Where this is going.

No. 06 framed the operator's irreducible territory as application-level verification of what the agent is actually changing. This note refines that. The irreducible territory is everything above the file. The previous framing captured one slice — the verification slice. This note adds the rest: visual claims, user-state ordering, copy that lands, domain plausibility. They're all the same layer.

The next note will probably go back to the territory No. 05 first projected — the product decisions, brand calls, judgment calls about what to ship. That territory is also above the file. It's the layer above the layer this note documents. The series is building outward. Unit-level discipline first. Then the supervisory frame. Then the layer above the file. Then the layer above the product. Each layer requires the ones below it. None substitute for the ones above.

closing thought

The agent does careful work inside the file.

Everything outside the file is mine. That's what this week taught me, and it's what I had been distributing across seven separate concerns instead of seeing as one. The unit-level disciplines are necessary. The supervisory frame is necessary. The application-level verification is necessary. None of them substitute for the operator reading the screen as a user, asking what data backs each claim the product makes, and being willing to argue for a single word in a sentence the toolchain says is grammatically fine.

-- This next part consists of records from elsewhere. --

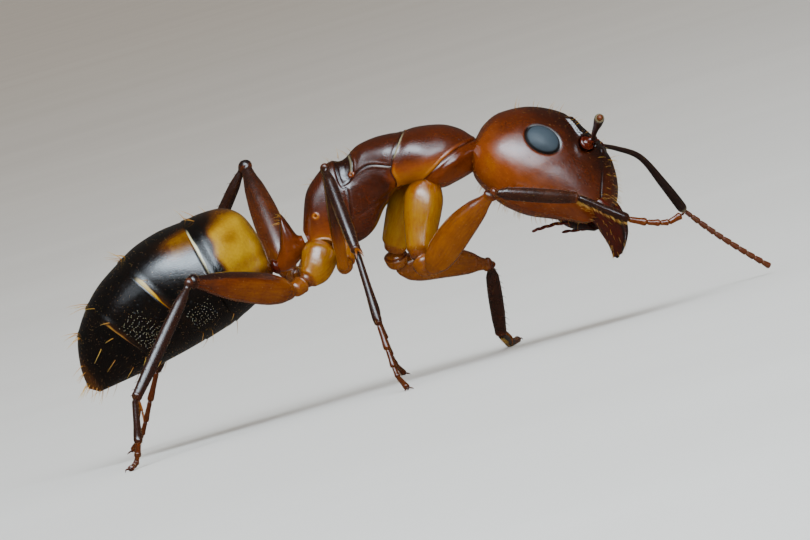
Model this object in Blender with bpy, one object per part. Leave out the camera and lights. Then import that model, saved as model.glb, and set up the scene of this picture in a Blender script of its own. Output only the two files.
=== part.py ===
"""A large worker carpenter ant, life size, standing with its right foreleg raised.

Run with: blender --background --python part.py

+X is the way the ant faces, +Y is its left side and +Z is up. Lengths below are in
millimetres and are turned into metres when each mesh is stored. The ant is laid out from a
waist point, where the mesosoma (the middle of the body) meets the petiole, with the floor
at z = 0, and stored with its bounding box centred over the origin.
"""

import math

import bmesh
import bpy
import numpy as np
from mathutils import Matrix, Vector
from mathutils.bvhtree import BVHTree

MM = 0.001
GAP = 0.02                    # clear space between neighbouring plates and segments
SHARP_ANGLE = math.radians(35)
WAIST_TO_ORIGIN = Vector((-2.05, 0.91, 0.0))

# The head is laid out along its own axis, from the neck hole (0) to the mouth (2.9).
HEAD_AT = Vector((3.76, 0.0, 4.06))
HEAD_PITCH = math.radians(51)      # the face points this far below level
HEAD_YAW = math.radians(-7)        # and is turned a little to the ant's right
# The gaster (the rear body) is laid out along its axis, from the waist (0) to the tip (4.4).
GASTER_AT = Vector((-0.68, 0.0, 2.93))
GASTER_DROOP = math.radians(16)

EYE_AT = (1.035, 1.125)            # along and up the head
EYE_TILT = math.radians(4.5)       # the eye's front end lies this much nearer the face
EYE_LENGTH, EYE_HEIGHT, EYE_BULGE = 0.76, 0.485, 0.12
EYE_RIM = 0.05                     # how thick the lens is at its edge

LIMB_SIDES = 8
TROCHANTER_LENGTH = 0.38
MITRE_LIMIT = 0.5                  # how far a mitre may slide, as a share of the limb's radius
SEAT_START, SEAT_REACH = 0.8, 2.0  # where a limb starts to look for the body, and how far

# Squareness of each body part's section, above and below its widest line (2 is an ellipse),
# and the share of its height at which that line lies, at the first and at the last station.
HEAD_SECTION = ((1.70, 2.4), (0.46, 0.10))
MESOSOMA_SECTION = ((2.2, 2.4), (0.46, 0.36))
PETIOLE_SECTION = ((2.2, 2.2), (0.5, 0.5))
GASTER_SECTION = ((2.05, 2.2), (0.44, 0.44))
# The widest line moves over this span of the part's length.
WIDEST_SPAN = (0.1, 0.8)

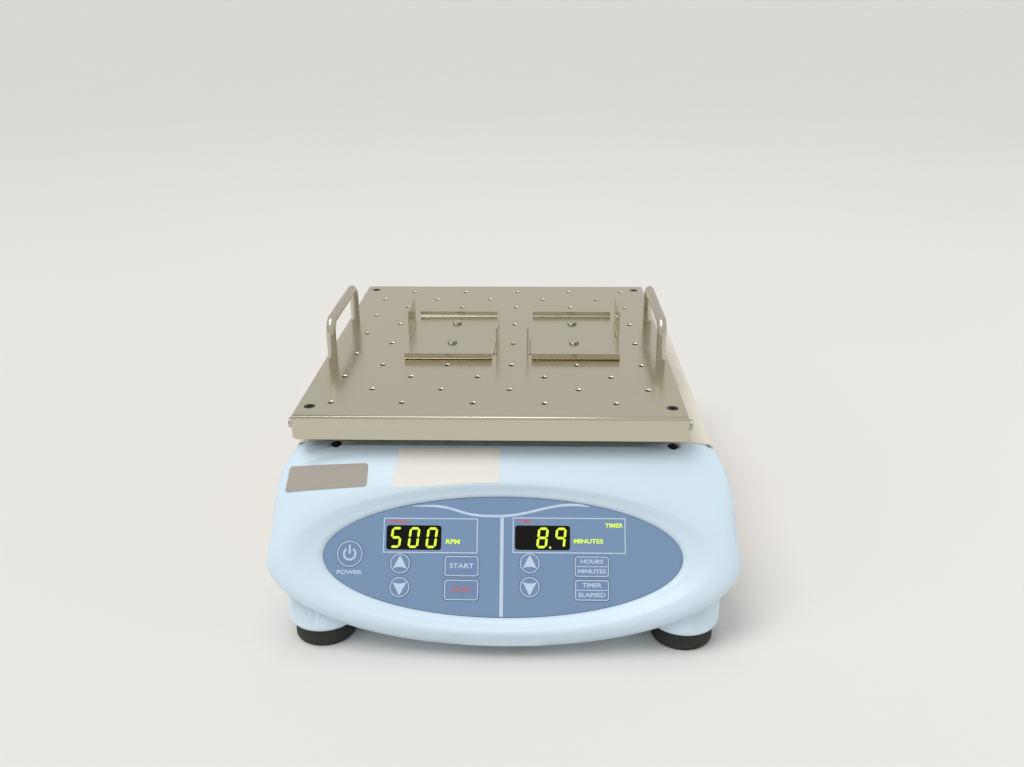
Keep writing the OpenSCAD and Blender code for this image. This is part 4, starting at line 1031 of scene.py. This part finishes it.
class SHAKER_OT_studio(bpy.types.Operator):
    """Set up the floor, the lamps, the world and the camera"""

    bl_idname = "shaker.studio"
    bl_label = "Studio"

    def execute(self, context):
        studio = context.scene.shaker_studio
        floor_paint = Paint("studio_floor", Roughness=1.0, Specular_IOR_Level=0.0)
        cloud = floor_paint.noise(400, detail=2)
        floor_paint.feed(
            "Base Color", floor_paint.mixed(cloud, shaded(studio.floor, 0.99), shaded(studio.floor, 1.01))
        )
        bpy.ops.mesh.primitive_plane_add(size=FLOOR_SIZE, location=(0, 0, 0))
        floor = context.view_layer.objects.active
        floor.name = "studio_floor"
        paint_over(floor, floor_paint)
        sun = bpy.data.lights.new("sun", "SUN")
        sun.energy = studio.sun
        sun.angle = math.radians(SUN_SPREAD)
        lamps = [(sun, SUN_FROM, (0, 0, 0))]
        for name, place, size in AREA_LAMPS:
            lamp = bpy.data.lights.new(name, "AREA")
            lamp.size = size
            lamp.energy = studio.fill
            lamps.append((lamp, place, LAMP_AIM))
        for lamp, place, aim in lamps:
            obj = bpy.data.objects.new(lamp.name, lamp)
            obj.location = place
            obj.rotation_euler = (Vector(aim) - Vector(place)).to_track_quat("-Z", "Y").to_euler()
            # Of the lamps, only the sun shows in metal
            obj.visible_glossy = lamp is sun
            context.scene.collection.objects.link(obj)
        light_world(context, studio)
        context.scene.view_settings.view_transform = "Standard"
        camera = bpy.data.cameras.new("photo_camera")
        camera.sensor_width = SENSOR_WIDTH
        camera.lens = studio.lens
        camera.clip_end = SIGHT_END
        obj = bpy.data.objects.new("photo_camera", camera)
        obj.location = CAMERA_PLACE
        obj.rotation_euler = [math.radians(angle) for angle in CAMERA_TURN]
        context.scene.collection.objects.link(obj)
        context.scene.camera = obj
        return {"FINISHED"}


OPERATORS = (
    SHAKER_OT_cowl,
    SHAKER_OT_plates,
    SHAKER_OT_case,
    SHAKER_OT_fasteners,
    SHAKER_OT_key_panel,
    SHAKER_OT_keys,
    SHAKER_OT_panel_print,
    SHAKER_OT_digits,
    SHAKER_OT_platform,
    SHAKER_OT_handles,
    SHAKER_OT_clips,
    SHAKER_OT_drive,
    SHAKER_OT_electrics,
    SHAKER_OT_studio,
)


class SHAKER_PT_panel(bpy.types.Panel):
    """Lists the settings and the steps of the shaker"""

    bl_label = "Orbital shaker"
    bl_idname = "SHAKER_PT_panel"
    bl_space_type = "VIEW_3D"
    bl_region_type = "UI"
    bl_category = "Shaker"

    def draw(self, context):
        scene = context.scene
        for group in (scene.shaker_finish, scene.shaker_display, scene.shaker_studio):
            box = self.layout.box()
            for key in group.__annotations__:
                box.prop(group, key)
        for step in OPERATORS:
            self.layout.operator(step.bl_idname)


CLASSES = (ShakerFinish, ShakerDisplay, ShakerStudio, *OPERATORS, SHAKER_PT_panel)


def register():
    for made in CLASSES:
        bpy.utils.register_class(made)
    bpy.types.Scene.shaker_finish = PointerProperty(type=ShakerFinish)
    bpy.types.Scene.shaker_display = PointerProperty(type=ShakerDisplay)
    bpy.types.Scene.shaker_studio = PointerProperty(type=ShakerStudio)


def unregister():
    del bpy.types.Scene.shaker_studio
    del bpy.types.Scene.shaker_display
    del bpy.types.Scene.shaker_finish
    for made in reversed(CLASSES):
        bpy.utils.unregister_class(made)


def main():
    register()
    paints.update(make_paints(bpy.context.scene.shaker_finish))
    bpy.ops.shaker.cowl()
    bpy.ops.shaker.plates()
    bpy.ops.shaker.case()
    bpy.ops.shaker.fasteners()
    bpy.ops.shaker.key_panel()
    bpy.ops.shaker.keys()
    bpy.ops.shaker.panel_print()
    bpy.ops.shaker.digits()
    bpy.ops.shaker.platform()
    bpy.ops.shaker.handles()
    bpy.ops.shaker.clips()
    bpy.ops.shaker.drive()
    bpy.ops.shaker.electrics()
    bpy.ops.shaker.studio()


if __name__ == "__main__":
    main()
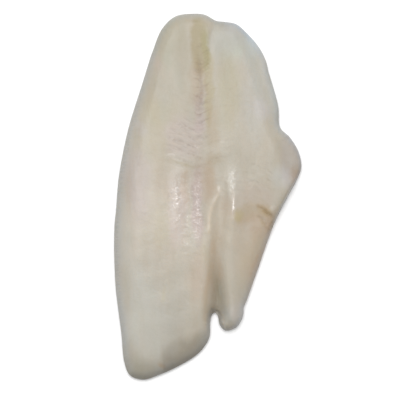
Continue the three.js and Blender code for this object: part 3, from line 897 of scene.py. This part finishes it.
# ---- Table, light and camera -----------------------------------------------------------------
# A white table under one large soft lamp, overhead and a little towards the tail end, with a
# pale room around it. The camera looks straight down.
TABLE_HALF = 2
TABLE_WHITE = (0.95, 0.95, 0.95, 1)
TABLE_ROUGHNESS = 0.9
ROOM_WHITE = (1, 1, 1, 1)
ROOM_LIGHT = 0.4
LAMP_AWAY = 2.5
LAMP_TILT = np.radians(18)
LAMP_LEFT = 0.16
LAMP_SIZE = 2
LAMP_POWER = 60
CAMERA_PLACE = (-0.00454, -0.00198)
CAMERA_HEIGHT = 1
VIEW_WIDTH = 0.235
SENSOR_WIDTH = 36

table_mesh = bpy.data.meshes.new("table")
corners = [(-1, -1), (1, -1), (1, 1), (-1, 1)]
table_mesh.from_pydata([(TABLE_HALF * a, TABLE_HALF * b, 0) for a, b in corners], [], [(0, 1, 2, 3)])
table = bpy.data.objects.new("table", table_mesh)
bpy.context.scene.collection.objects.link(table)
paper = bpy.data.materials.new("table")
paper.use_nodes = True
paper_finish = paper.node_tree.nodes["Principled BSDF"]
paper_finish.inputs["Base Color"].default_value = TABLE_WHITE
paper_finish.inputs["Roughness"].default_value = TABLE_ROUGHNESS
table_mesh.materials.append(paper)

scene = bpy.context.scene
room = bpy.data.worlds.new("studio")
scene.world = room
room.use_nodes = True
room_light = room.node_tree.nodes["Background"]
room_light.inputs["Color"].default_value = ROOM_WHITE
room_light.inputs["Strength"].default_value = ROOM_LIGHT

key_light = bpy.data.lights.new("key", "AREA")
key_light.shape = "DISK"
key_light.size = LAMP_SIZE
key_light.energy = LAMP_POWER
key = bpy.data.objects.new("key", key_light)
key.location = (-LAMP_LEFT, LAMP_AWAY * np.sin(LAMP_TILT), LAMP_AWAY * np.cos(LAMP_TILT))
key.rotation_euler = (Vector((0, 0, 0)) - key.location).to_track_quat("-Z", "Y").to_euler()
scene.collection.objects.link(key)

lens = bpy.data.cameras.new("camera")
lens.sensor_width = SENSOR_WIDTH
lens.lens = SENSOR_WIDTH * (CAMERA_HEIGHT - RIM_LEVEL * MM) / VIEW_WIDTH
camera = bpy.data.objects.new("camera", lens)
camera.location = (*CAMERA_PLACE, CAMERA_HEIGHT)
scene.collection.objects.link(camera)
scene.camera = camera
scene.view_settings.view_transform = "Standard"
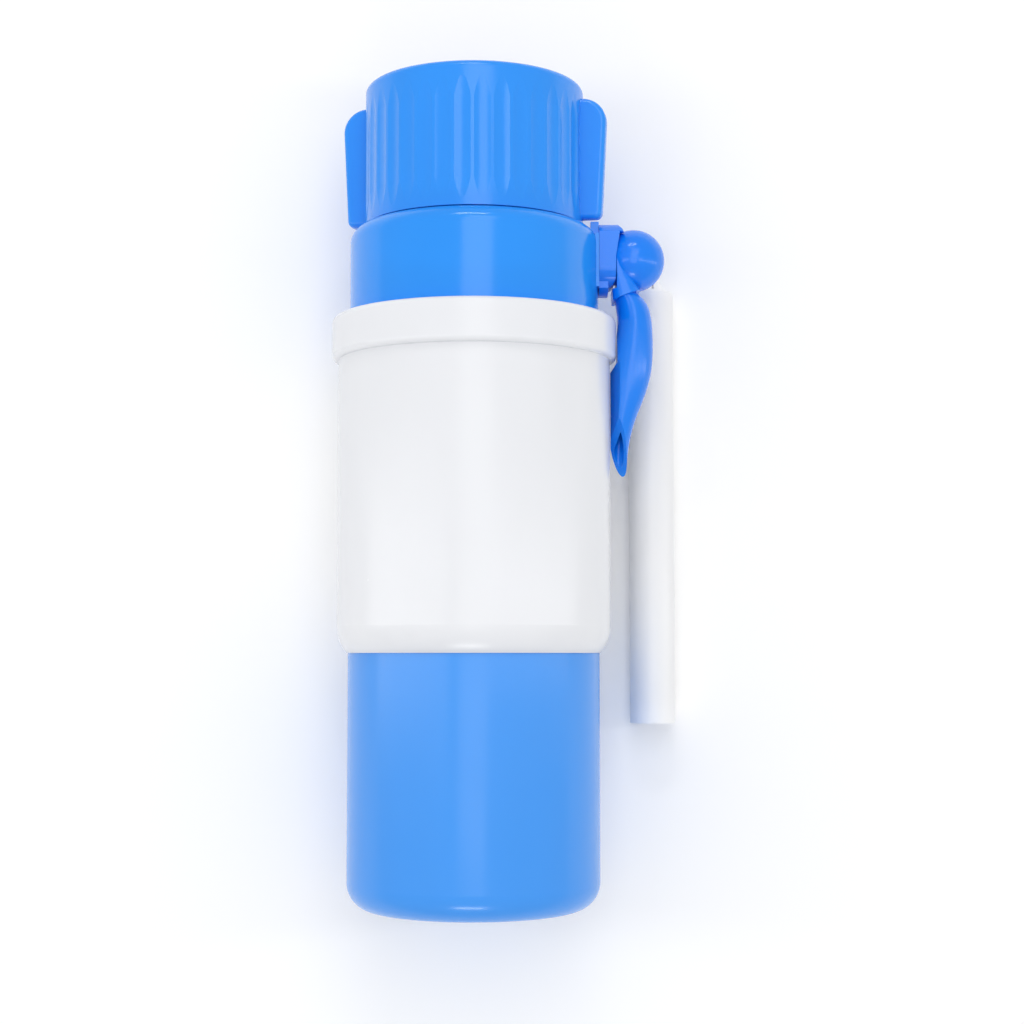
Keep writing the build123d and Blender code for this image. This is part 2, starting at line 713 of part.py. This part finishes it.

The frameworks anticipate the layer in principle. Living through seven defects in one week made it concrete. The discipline at the layer above the file isn't a different discipline from the ones in earlier notes. It's the same discipline applied at a higher level. The operator who has the lower-level disciplines and stops there is producing well-engineered software that doesn't serve users. The full discipline is the stack.

I'm keeping the formulation simple, because that's what the week earned. The agent verifies the unit against its specification. The operator verifies the specification against the user.

Everything else in this note is a corollary of that.